-- start --
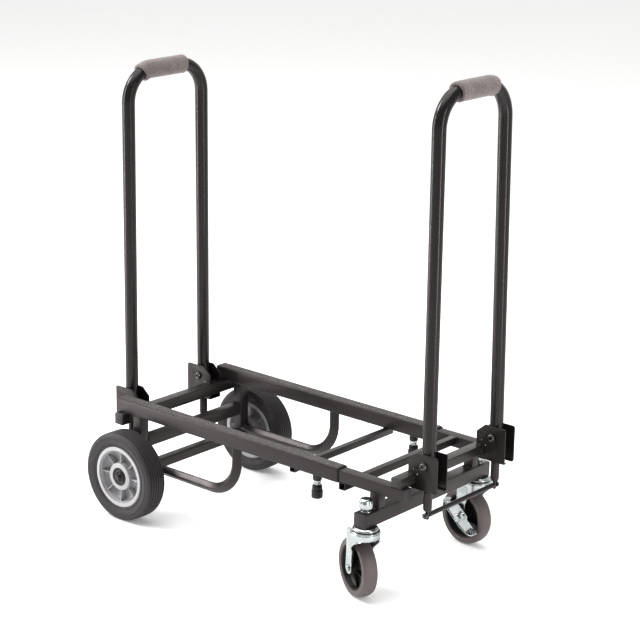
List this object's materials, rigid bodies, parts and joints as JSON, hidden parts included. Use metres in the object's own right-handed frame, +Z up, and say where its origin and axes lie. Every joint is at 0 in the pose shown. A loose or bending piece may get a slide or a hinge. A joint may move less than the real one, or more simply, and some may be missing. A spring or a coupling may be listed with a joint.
{
  "type": "convertible hand truck",
  "caption": "Convertible hand truck: telescoping square-tube deck on two fixed wheels and two swivel casters, with a folding hoop handle with foam grip at each end.",
  "frame": {"origin": "on the floor, at the centre of the bounding box in plan, midway between the two handles", "axes": "+X along the deck towards the casters, +Y to the side of the braked caster, +Z up"},
  "size_m": [0.9072, 0.476, 1.0508],
  "materials": {
    "black_frame": "satin powder coat",
    "black_handle": "semi-gloss powder coat",
    "grip_tape": "rough mineral grit",
    "grey_foam": "matt closed-cell foam",
    "black_rubber": "matt",
    "caster_rubber": "satin",
    "grey_plastic": "fine satin",
    "black_plastic": "fine satin",
    "zinc": "bright zinc plate",
    "dark_steel": "blackened steel"
  },
  "bodies": {
    "rear_frame": {"outer_rail_near": "black_frame", "outer_rail_far": "black_frame", "grip_tape_near": "grip_tape", "grip_tape_far": "grip_tape", "rail_bush_near": "black_plastic", "rail_bush_far": "black_plastic", "rear_post_near": "black_frame", "rear_post_far": "black_frame", "side_loop_near": "black_frame", "side_loop_far": "black_frame", "axle_nut_near": "dark_steel", "axle_nut_far": "dark_steel", "rear_bracket_near": "black_frame", "rear_bracket_far": "black_frame", "rear_pivot_bolt_near": "dark_steel", "rear_pivot_bolt_far": "dark_steel", "lock_housing_near": "dark_steel", "lock_housing_far": "dark_steel", "rear_cross_tube": "black_frame", "deck_tie_tube": "black_frame", "mid_cross_tube": "black_frame", "axle_tube": "black_frame", "rear_axle": "dark_steel"},
    "rear_wheel_near": {"rear_tyre_near": "black_rubber", "rear_rim_near": "grey_plastic"},
    "rear_wheel_far": {"rear_tyre_far": "black_rubber", "rear_rim_far": "grey_plastic"},
    "lock_knob_near": {"lock_knob_near": "black_plastic"},
    "lock_knob_far": {"lock_knob_far": "black_plastic"},
    "rear_handle": {"rear_handle_tube": "black_handle", "rear_grip": "grey_foam"},
    "rear_lock_bar": {"rear_lock_bar": "black_frame"},
    "front_frame": {"inner_rail_near": "black_frame", "inner_rail_far": "black_frame", "caster_post_near": "black_frame", "caster_post_far": "black_frame", "kingpin_near": "zinc", "kingpin_far": "zinc", "front_bracket_near": "black_frame", "front_bracket_far": "black_frame", "front_pivot_bolt_near": "dark_steel", "front_pivot_bolt_far": "dark_steel", "front_cross_tube": "black_frame", "inner_tie_tube": "black_frame", "flush_tie_tube": "black_frame", "caster_beam": "black_frame"},
    "front_handle": {"front_handle_tube": "black_handle", "front_grip": "grey_foam"},
    "front_lock_bar": {"front_lock_bar": "black_frame"},
    "caster_near": {"caster_fork_near": "zinc", "caster_axle_near": "zinc"},
    "caster_far": {"caster_fork_far": "zinc", "caster_axle_far": "zinc"},
    "caster_wheel_near": {"caster_tread_near": "caster_rubber", "caster_core_near": "black_plastic"},
    "caster_wheel_far": {"caster_tread_far": "caster_rubber", "caster_core_far": "black_plastic"},
    "brake_lever": {"brake_lever": "zinc"}
  },
  "joints": [
    {"name": "rear_wheel_near_spin", "type": "hinge", "parent": "rear_frame", "child": "rear_wheel_near", "pos_m": [-0.3443, -0.2095, 0.1], "axis": [0, 1, 0], "continuous": true},
    {"name": "rear_wheel_far_spin", "type": "hinge", "parent": "rear_frame", "child": "rear_wheel_far", "pos_m": [-0.3443, 0.2095, 0.1], "axis": [0, 1, 0], "continuous": true},
    {"name": "lock_knob_near_pull", "type": "slide", "parent": "rear_frame", "child": "lock_knob_near", "axis": [0, 0, -1], "range_m": [0, 0.008], "stiffness_N_per_m": 400, "springref_m": -0.02},
    {"name": "lock_knob_far_pull", "type": "slide", "parent": "rear_frame", "child": "lock_knob_far", "axis": [0, 0, -1], "range_m": [0, 0.008], "stiffness_N_per_m": 400, "springref_m": -0.02},
    {"name": "rear_handle_fold", "type": "hinge", "parent": "rear_frame", "child": "rear_handle", "pos_m": [-0.4196, 0, 0.239], "axis": [0, 1, 0], "range_deg": [0, 87.2]},
    {"name": "rear_lock_lift", "type": "slide", "parent": "rear_handle", "child": "rear_lock_bar", "axis": [0, 0, 1], "range_m": [0, 0.036]},
    {"name": "deck_extend", "type": "slide", "parent": "rear_frame", "child": "front_frame", "axis": [1, 0, 0], "range_m": [0, 0.36]},
    {"name": "front_handle_fold", "type": "hinge", "parent": "front_frame", "child": "front_handle", "pos_m": [0.4196, 0, 0.296], "axis": [0, -1, 0], "range_deg": [0, 85.5]},
    {"name": "front_lock_lift", "type": "slide", "parent": "front_handle", "child": "front_lock_bar", "axis": [0, 0, 1], "range_m": [0, 0.036]},
    {"name": "caster_near_swivel", "type": "hinge", "parent": "front_frame", "child": "caster_near", "pos_m": [0.3237, -0.1885, 0.15], "axis": [0, 0, 1], "continuous": true},
    {"name": "caster_far_swivel", "type": "hinge", "parent": "front_frame", "child": "caster_far", "pos_m": [0.3237, 0.1885, 0.15], "axis": [0, 0, 1], "continuous": true},
    {"name": "caster_wheel_near_spin", "type": "hinge", "parent": "caster_near", "child": "caster_wheel_near", "pos_m": [0.2964, -0.17606, 0.0625], "axis": [0.4147, 0.91, 0], "continuous": true},
    {"name": "caster_wheel_far_spin", "type": "hinge", "parent": "caster_far", "child": "caster_wheel_far", "pos_m": [0.29396, 0.19242, 0.0625], "axis": [0.1305, 0.9914, 0], "continuous": true},
    {"name": "brake_lever_rock", "type": "hinge", "parent": "caster_far", "child": "brake_lever", "pos_m": [0.29396, 0.19242, 0.0625], "axis": [0.1305, 0.9914, 0], "range_deg": [0, 14]}
  ]
}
-- end --
◆ What you have to do: From the data above, extract every line in its exact form.

◆ Full answer:
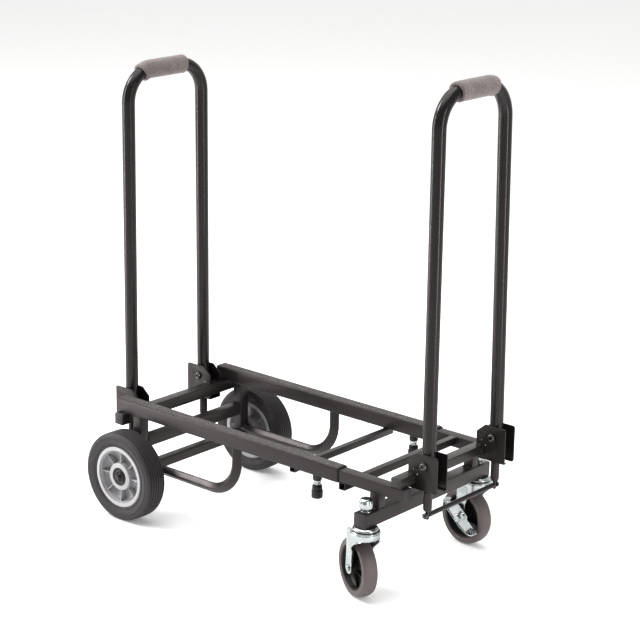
List this object's materials, rigid bodies, parts and joints as JSON, hidden parts included. Use metres in the object's own right-handed frame, +Z up, and say where its origin and axes lie. Every joint is at 0 in the pose shown. A loose or bending piece may get a slide or a hinge. A joint may move less than the real one, or more simply, and some may be missing. A spring or a coupling may be listed with a joint.
{
  "type": "convertible hand truck",
  "caption": "Convertible hand truck: telescoping square-tube deck on two fixed wheels and two swivel casters, with a folding hoop handle with foam grip at each end.",
  "frame": {"origin": "on the floor, at the centre of the bounding box in plan, midway between the two handles", "axes": "+X along the deck towards the casters, +Y to the side of the braked caster, +Z up"},
  "size_m": [0.9072, 0.476, 1.0508],
  "materials": {
    "black_frame": "satin powder coat",
    "black_handle": "semi-gloss powder coat",
    "grip_tape": "rough mineral grit",
    "grey_foam": "matt closed-cell foam",
    "black_rubber": "matt",
    "caster_rubber": "satin",
    "grey_plastic": "fine satin",
    "black_plastic": "fine satin",
    "zinc": "bright zinc plate",
    "dark_steel": "blackened steel"
  },
  "bodies": {
    "rear_frame": {"outer_rail_near": "black_frame", "outer_rail_far": "black_frame", "grip_tape_near": "grip_tape", "grip_tape_far": "grip_tape", "rail_bush_near": "black_plastic", "rail_bush_far": "black_plastic", "rear_post_near": "black_frame", "rear_post_far": "black_frame", "side_loop_near": "black_frame", "side_loop_far": "black_frame", "axle_nut_near": "dark_steel", "axle_nut_far": "dark_steel", "rear_bracket_near": "black_frame", "rear_bracket_far": "black_frame", "rear_pivot_bolt_near": "dark_steel", "rear_pivot_bolt_far": "dark_steel", "lock_housing_near": "dark_steel", "lock_housing_far": "dark_steel", "rear_cross_tube": "black_frame", "deck_tie_tube": "black_frame", "mid_cross_tube": "black_frame", "axle_tube": "black_frame", "rear_axle": "dark_steel"},
    "rear_wheel_near": {"rear_tyre_near": "black_rubber", "rear_rim_near": "grey_plastic"},
    "rear_wheel_far": {"rear_tyre_far": "black_rubber", "rear_rim_far": "grey_plastic"},
    "lock_knob_near": {"lock_knob_near": "black_plastic"},
    "lock_knob_far": {"lock_knob_far": "black_plastic"},
    "rear_handle": {"rear_handle_tube": "black_handle", "rear_grip": "grey_foam"},
    "rear_lock_bar": {"rear_lock_bar": "black_frame"},
    "front_frame": {"inner_rail_near": "black_frame", "inner_rail_far": "black_frame", "caster_post_near": "black_frame", "caster_post_far": "black_frame", "kingpin_near": "zinc", "kingpin_far": "zinc", "front_bracket_near": "black_frame", "front_bracket_far": "black_frame", "front_pivot_bolt_near": "dark_steel", "front_pivot_bolt_far": "dark_steel", "front_cross_tube": "black_frame", "inner_tie_tube": "black_frame", "flush_tie_tube": "black_frame", "caster_beam": "black_frame"},
    "front_handle": {"front_handle_tube": "black_handle", "front_grip": "grey_foam"},
    "front_lock_bar": {"front_lock_bar": "black_frame"},
    "caster_near": {"caster_fork_near": "zinc", "caster_axle_near": "zinc"},
    "caster_far": {"caster_fork_far": "zinc", "caster_axle_far": "zinc"},
    "caster_wheel_near": {"caster_tread_near": "caster_rubber", "caster_core_near": "black_plastic"},
    "caster_wheel_far": {"caster_tread_far": "caster_rubber", "caster_core_far": "black_plastic"},
    "brake_lever": {"brake_lever": "zinc"}
  },
  "joints": [
    {"name": "rear_wheel_near_spin", "type": "hinge", "parent": "rear_frame", "child": "rear_wheel_near", "pos_m": [-0.3443, -0.2095, 0.1], "axis": [0, 1, 0], "continuous": true},
    {"name": "rear_wheel_far_spin", "type": "hinge", "parent": "rear_frame", "child": "rear_wheel_far", "pos_m": [-0.3443, 0.2095, 0.1], "axis": [0, 1, 0], "continuous": true},
    {"name": "lock_knob_near_pull", "type": "slide", "parent": "rear_frame", "child": "lock_knob_near", "axis": [0, 0, -1], "range_m": [0, 0.008], "stiffness_N_per_m": 400, "springref_m": -0.02},
    {"name": "lock_knob_far_pull", "type": "slide", "parent": "rear_frame", "child": "lock_knob_far", "axis": [0, 0, -1], "range_m": [0, 0.008], "stiffness_N_per_m": 400, "springref_m": -0.02},
    {"name": "rear_handle_fold", "type": "hinge", "parent": "rear_frame", "child": "rear_handle", "pos_m": [-0.4196, 0, 0.239], "axis": [0, 1, 0], "range_deg": [0, 87.2]},
    {"name": "rear_lock_lift", "type": "slide", "parent": "rear_handle", "child": "rear_lock_bar", "axis": [0, 0, 1], "range_m": [0, 0.036]},
    {"name": "deck_extend", "type": "slide", "parent": "rear_frame", "child": "front_frame", "axis": [1, 0, 0], "range_m": [0, 0.36]},
    {"name": "front_handle_fold", "type": "hinge", "parent": "front_frame", "child": "front_handle", "pos_m": [0.4196, 0, 0.296], "axis": [0, -1, 0], "range_deg": [0, 85.5]},
    {"name": "front_lock_lift", "type": "slide", "parent": "front_handle", "child": "front_lock_bar", "axis": [0, 0, 1], "range_m": [0, 0.036]},
    {"name": "caster_near_swivel", "type": "hinge", "parent": "front_frame", "child": "caster_near", "pos_m": [0.3237, -0.1885, 0.15], "axis": [0, 0, 1], "continuous": true},
    {"name": "caster_far_swivel", "type": "hinge", "parent": "front_frame", "child": "caster_far", "pos_m": [0.3237, 0.1885, 0.15], "axis": [0, 0, 1], "continuous": true},
    {"name": "caster_wheel_near_spin", "type": "hinge", "parent": "caster_near", "child": "caster_wheel_near", "pos_m": [0.2964, -0.17606, 0.0625], "axis": [0.4147, 0.91, 0], "continuous": true},
    {"name": "caster_wheel_far_spin", "type": "hinge", "parent": "caster_far", "child": "caster_wheel_far", "pos_m": [0.29396, 0.19242, 0.0625], "axis": [0.1305, 0.9914, 0], "continuous": true},
    {"name": "brake_lever_rock", "type": "hinge", "parent": "caster_far", "child": "brake_lever", "pos_m": [0.29396, 0.19242, 0.0625], "axis": [0.1305, 0.9914, 0], "range_deg": [0, 14]}
  ]
}